How can you encourage adoption of data management tools and technologies?

It needs to be part of the mission of the campus cyberinfrastructure facilitator—or that kind of role. We have made great strides in high performance computing and things like Open Science Grid. Many people compute, but everyone has data. You need to redefine the facilitator job category and embrace data. You need to educate users. You need to sit with faculty and show them how to move data, show Globus as part of the process. You need to demonstrate the data tools as a first class citizen, alongside advanced computing. Networking and data, these are the big challenges. Data management is as important as advanced computing. And not storage but data, let’s make that distinction. Data must be a first-class citizen. At ASU we have a Research Data Management office and a digitally focused data repository. This is a strength and an investment that the institution takes seriously. While many researchers employ advanced computing, virtually all university researchers have data management needs. Look at what we did in computing: The need for guidance and expertise in the practice of advanced computing has given rise to an emerging job family of advanced computing facilitators. The same thing needs to happen with data management. There needs to be a redefined job category and you need to educate users to show them: Here is how you move data, and here is where Globus transfer and SFTP make sense. Yes, computing is where the analysis happens, but there are these other two pieces—networking and data—that are equally challenging.”
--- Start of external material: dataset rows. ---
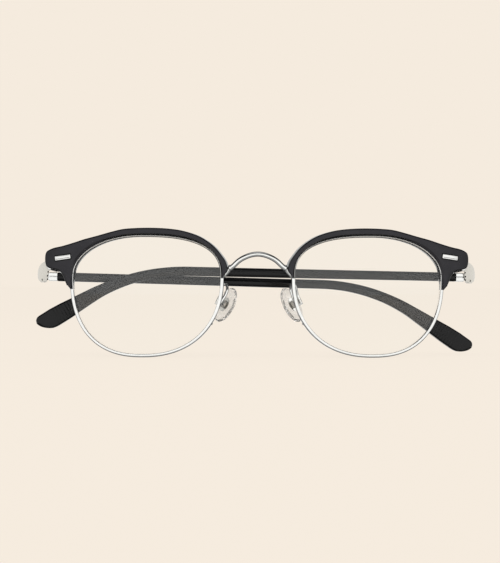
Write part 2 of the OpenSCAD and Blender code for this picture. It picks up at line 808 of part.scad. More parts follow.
// Core: a wire inside the temple that stiffens it and holds the joint
core_short = 12;
core_sides = 6;
module core_body(side, extra) {
    stops = concat(
        [joint_l - 2 * extra, temple_straight / 2],
        [for (i = [0 : 6]) temple_straight + i / 6 * ear_l],
        [one_of(temple_ls, side) - core_short + extra]
    );
    r = core_d / 2 + extra;
    loft([for (l = stops) temple_ring(l, r, r, 2 * r, core_sides)]);
}
module temple_core(side) {
    color(satin)
        at_temple(side)
            core_body(side, 0);
}

// Joint: the metal end of the temple with the middle knuckle
neck = 1.9;
leaf_h = temple_h - 0.1;
module temple_joint(side) {
    color(steel)
        at_temple(side)
            difference() {
                union() {
                    cylinder(r = knuckle_r, h = knuckle_h, center = true, $fn = 48);
                    translate([0, -knuckle_r, -knuckle_h / 2])
                        cube([neck + eps, 2 * knuckle_r, knuckle_h]);
                    translate([neck, -knuckle_r, -leaf_h / 2])
                        cube([joint_l - neck, 2 * knuckle_r, leaf_h]);
                }
                cylinder(r = pin_r + fit, h = 2 * knuckle_h, center = true, $fn = 32);
            }
}

eyewire(right);  // right_eyewire
eyewire(left);  // left_eyewire
lens(right);  // right_lens
lens(left);  // left_lens
brow(right);  // right_brow
brow(left);  // left_brow
plaque(right);  // right_plaque
plaque(left);  // left_plaque
brow_bracket(right);  // right_brow_bracket
brow_bracket(left);  // left_brow_bracket
brow_screws();
rim_lock(right);  // right_rim_lock
rim_lock(left);  // left_rim_lock
rim_lock_screws();
bridge();
endpiece(right);  // right_endpiece
endpiece(left);  // left_endpiece
hinge_screw(right);  // right_hinge_screw
hinge_screw(left);  // left_hinge_screw
pad_arm(right);  // right_pad_arm
pad_arm(left);  // left_pad_arm
pad_box(right);  // right_pad_box
pad_box(left);  // left_pad_box
pad_screws();
pad_core(right);  // right_pad_core
pad_core(left);  // left_pad_core
nose_pad(right);  // right_nose_pad
nose_pad(left);  // left_nose_pad
temple_joint(right);  // right_temple_joint
temple_joint(left);  // left_temple_joint
temple_core(right);  // right_temple_core
temple_core(left);  // left_temple_core
temple(right);  // right_temple
temple(left);  // left_temple
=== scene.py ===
# %% [markdown]
# # Browline glasses, folded on a table
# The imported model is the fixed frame: its bodies, joints and sizes never move here. Each visible
# piece is then made again as a finer mesh in the same place, rides on its body, and gets a
# procedural finish. Everything is worked out in millimetres and scaled to metres at the end.

# %% Frame
import bmesh
import bpy
import math
from mathutils import Matrix, Vector


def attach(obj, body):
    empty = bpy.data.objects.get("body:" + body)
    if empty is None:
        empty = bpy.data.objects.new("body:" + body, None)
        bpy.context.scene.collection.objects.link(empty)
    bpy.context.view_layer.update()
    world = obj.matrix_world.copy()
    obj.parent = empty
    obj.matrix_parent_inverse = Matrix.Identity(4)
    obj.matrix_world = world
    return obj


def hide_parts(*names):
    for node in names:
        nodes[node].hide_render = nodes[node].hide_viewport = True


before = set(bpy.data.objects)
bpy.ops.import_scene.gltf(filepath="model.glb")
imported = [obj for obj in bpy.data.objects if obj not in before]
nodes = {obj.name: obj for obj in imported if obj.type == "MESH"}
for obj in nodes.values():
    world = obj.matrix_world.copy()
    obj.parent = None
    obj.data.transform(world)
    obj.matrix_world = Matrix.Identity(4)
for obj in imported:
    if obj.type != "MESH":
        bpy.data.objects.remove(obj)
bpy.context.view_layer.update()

# %% [markdown]
# ## Camera
# The camera stands half a metre in front with a long lens, a little above the middle of the frame
# and a little to the left. A long lens keeps both rims almost equal in size. The small shift stands
# for the picture's crop, so that no perspective changes.

# %% Camera
PHOTO_W, PHOTO_H = 500, 563
FOCAL_PX = 1608.5
YAW = math.radians(1.17)
ROLL = math.radians(0.15)
FRONT_Y = -13.8
CAMERA_FAR = 500
CAMERA_Z = 23.7
CROP_PX = 7.7
MM = 0.001

camera_data = bpy.data.cameras.new("camera")
camera_data.sensor_width = 36
camera_data.lens = FOCAL_PX / max(PHOTO_W, PHOTO_H) * camera_data.sensor_width
camera_data.shift_x = -CROP_PX / max(PHOTO_W, PHOTO_H)
camera_data.clip_start, camera_data.clip_end = 0.01, 20
camera = bpy.data.objects.new("camera", camera_data)
bpy.context.scene.collection.objects.link(camera)
camera.location = MM * Vector((-CAMERA_FAR * math.sin(YAW), FRONT_Y - CAMERA_FAR * math.cos(YAW), CAMERA_Z))
camera.rotation_euler = (Matrix.Rotation(-YAW, 3, "Z") @ Matrix.Rotation(math.radians(90), 3, "X")
                         @ Matrix.Rotation(ROLL, 3, "Z")).to_euler()
bpy.context.scene.camera = camera
bpy.context.scene.view_settings.view_transform = "Standard"
print("focal length:", round(camera_data.lens, 2), "mm")

# %% [markdown]
# ## Node helpers
# A finish is a small network of shader nodes. A few short helpers keep each one readable: they add a
# node, link its sockets to other nodes, and set the sockets that hold a plain value directly.

# %% Node helpers
def feed(tree, socket, value):
    """Links a socket to another one, or sets it to a plain value."""
    if isinstance(value, bpy.types.NodeSocket):
        tree.links.new(value, socket)
    else:
        socket.default_value = value


def add_node(tree, kind, **inputs):
    node = tree.nodes.new(kind)
    for key, value in inputs.items():
        feed(tree, node.inputs[key.replace("_", " ")], value)
    return node


def math_node(tree, operation, a, b=0.0):
    node = tree.nodes.new("ShaderNodeMath")
    node.operation = operation
    feed(tree, node.inputs[0], a)
    feed(tree, node.inputs[1], b)
    return node.outputs[0]


def remap(tree, value, low, high, to_low=0.0, to_high=1.0):
    node = tree.nodes.new("ShaderNodeMapRange")
    given = {"Value": value, "From Min": low, "From Max": high, "To Min": to_low, "To Max": to_high}
    for key, x in given.items():
        feed(tree, node.inputs[key], x)
    return node.outputs["Result"]


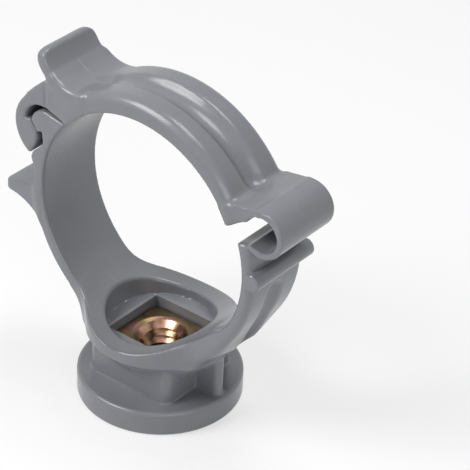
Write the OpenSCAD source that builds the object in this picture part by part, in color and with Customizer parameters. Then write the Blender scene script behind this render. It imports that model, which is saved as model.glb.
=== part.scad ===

How can you make researchers aware of the capabilities that are available?

We present data services and a research data management office in a researcher resource book containing Core facilities, data management, and all things researchers would need. When a researcher comes on board, we show  them these tools. We incorporate data aspects into our outreach in advanced computing because you can’t have computing without data. Engage with the library. Researchers know to go there. The engagement of data, computing and the library works well for us.

How do you measure success?

Frequency of using the data could be a measure, or mean time to re-use. Or in the case of cloud solutions it could be egress—time and money. It could also be measured by the number of scientific results, because at the end of the day you don’t want to impede scientific progress by the data infrastructure.